To persist the virtual hierarchy of the files stored for any particular node, it is stored in the database. The node database model has a JSONB column called repository_metadata that contains the virtual file hierarchy in a serialized form. This serialized form is generated by the serialize() method, and the from_serialized() class method can be used to reconstruct a repository instance with a pre-existing file hierarchy. Note that upon constructing from a serialized file hierarchy, the Repository will not actually validate that the file objects contained within the hierarchy are actually contained in the backend.

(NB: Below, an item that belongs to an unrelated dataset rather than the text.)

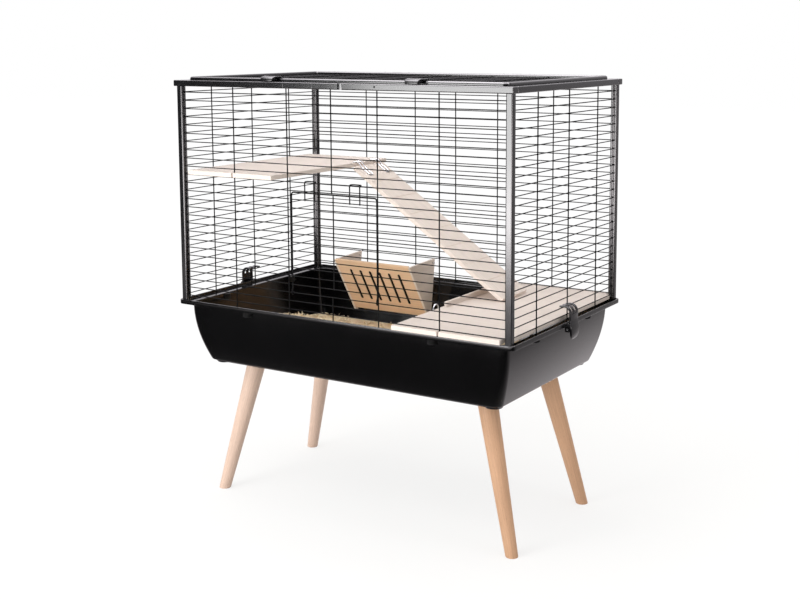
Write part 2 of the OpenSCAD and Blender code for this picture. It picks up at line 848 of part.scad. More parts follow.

The final integration of the Repository class with the ORM is through the NodeRepository class, which is mixed into the Node class. This layer serves a couple of functions:

  • It implements the mutability rules of nodes

  • It serves as a translation layer between string and byte streams.

The first is necessary because after a node has been stored, its content is considered immutable, which includes the content of its file repository. The Sealable mixin overrides the Repository methods that mutate repository content, to ensure that process nodes can mutate their content, as long as they are not sealed.

The second raison-d’être of the NodeRepository is to allow clients to work with string streams instead of byte streams. As explained in the section on the file repository backend, it only works with byte streams. However, users of the frontend API are often more used to working with strings and files with a given encoding. The NodeRepository overrides the put-methods and accepts string streams, and enables returning file handles to existing file objects that automatically decode the byte content. The only additional requirement for operating with strings instead of bytes is that the client specifies the encoding. Since the file repository backend does not store any sort of metadata, it is impossible to deduce the file encoding and automatically decode it. Likewise, using the default file encoding of the system may yield the wrong result since the file could have been imported and actually have been originally written on another system with a different encoding. Encoding and decoding of file objects is therefore the responsibility of the frontend user.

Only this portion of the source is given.